Minnesota Vikings’ quarterback Teddy Bridgewater has recently suffered from a knee injury, which has unfortunately put a halt to his season. On the other hand, teammate Adrian Peterson has been following an intense workout plan and is ready to play.
Last year, the Vikings were on their way to being NFC champions. This year, if they want to play in the Super Bowl, they’ll have to ensure that their players are in top condition.
Even with Bridgewater out, there is still some hope that the team can come together—with hopeful new prospects, not all hope is lost.
Adrian Peterson’s Intense Workout Plan and Diet
Even as a rookie, Peterson held the NFL record for most yards rushed during a game. He’s already won numerous awards, which goes to show how powerful he really is. But it takes plenty of work to be an all-star football player.
The goals of his workouts are to gain mass, get ripped, and build strength. He manages this by dividing his workouts into body groups. For example, Mondays and Wednesdays are upper body training days and Tuesdays and Thursdays are dedicated to the lower body. During his four days of training, Peterson undergoes conditioning drills, with his workouts including circuit-style training with minimal rest between sets.
For Peterson’s upper body workouts, he performs shoulder shrugs, pull-ups, cable rows, overhead presses, and flies.
For his lower body, he performs deadlifts, leg curls, calf raises, a variety of crunches, and leg presses. The conditioning drills we mentioned consist of lots of cardio; he does plenty of sprints, along with cone drills and yard shuffles. This is to ensure he is agile on the field and he can maneuver around other players.
As for Peterson’s diet, his day typically begins with four to five egg whites, whole-grain pancakes, and low-fat bacon. He follows this with a pre-workout drink, and after his workout, he gulps down a protein shake. His lunch is pretty simple and usually consists of baked chicken, vegetables, and rice—dinner is also chicken and pasta. Prior to bed, he has a late-night snack.
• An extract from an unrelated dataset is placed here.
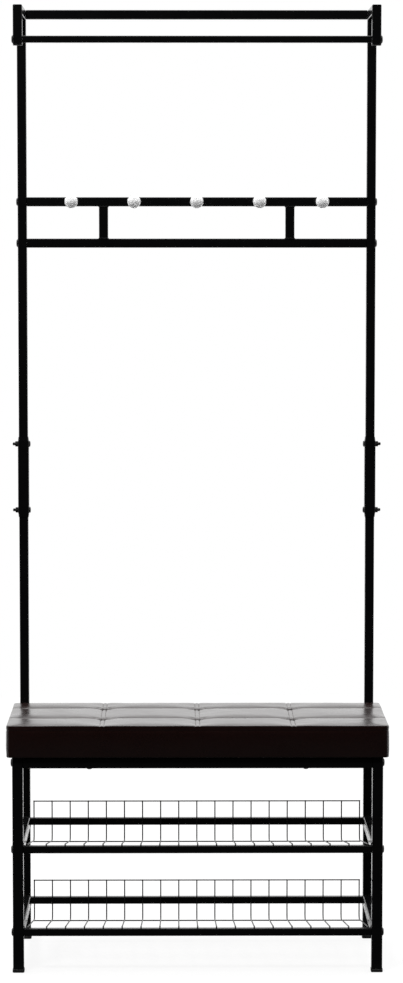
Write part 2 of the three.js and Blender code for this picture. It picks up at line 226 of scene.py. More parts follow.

Peterson has since opened a gym in Houston, where he helps members train. He’s noted that by day two, many of the faces from day one training are nowhere to be found. He acknowledges that the way he trains can be intense for many, but he recommends sticking to it—your body will adapt and eventually be able to keep up.
Peterson also recognizes that age is a factor that can work against athletes, but he refuses to succumb to it. Many NFL players have continued to be successful in their older age, and he believes that he can do the same.
It will be interesting to see how Adrian Peterson’s training pays off when football season kicks off this year. In the meantime, we hope that Teddy Bridgewater gets the appropriate medical attention he needs to work on that injury. We’re looking forward to seeing his comeback next season!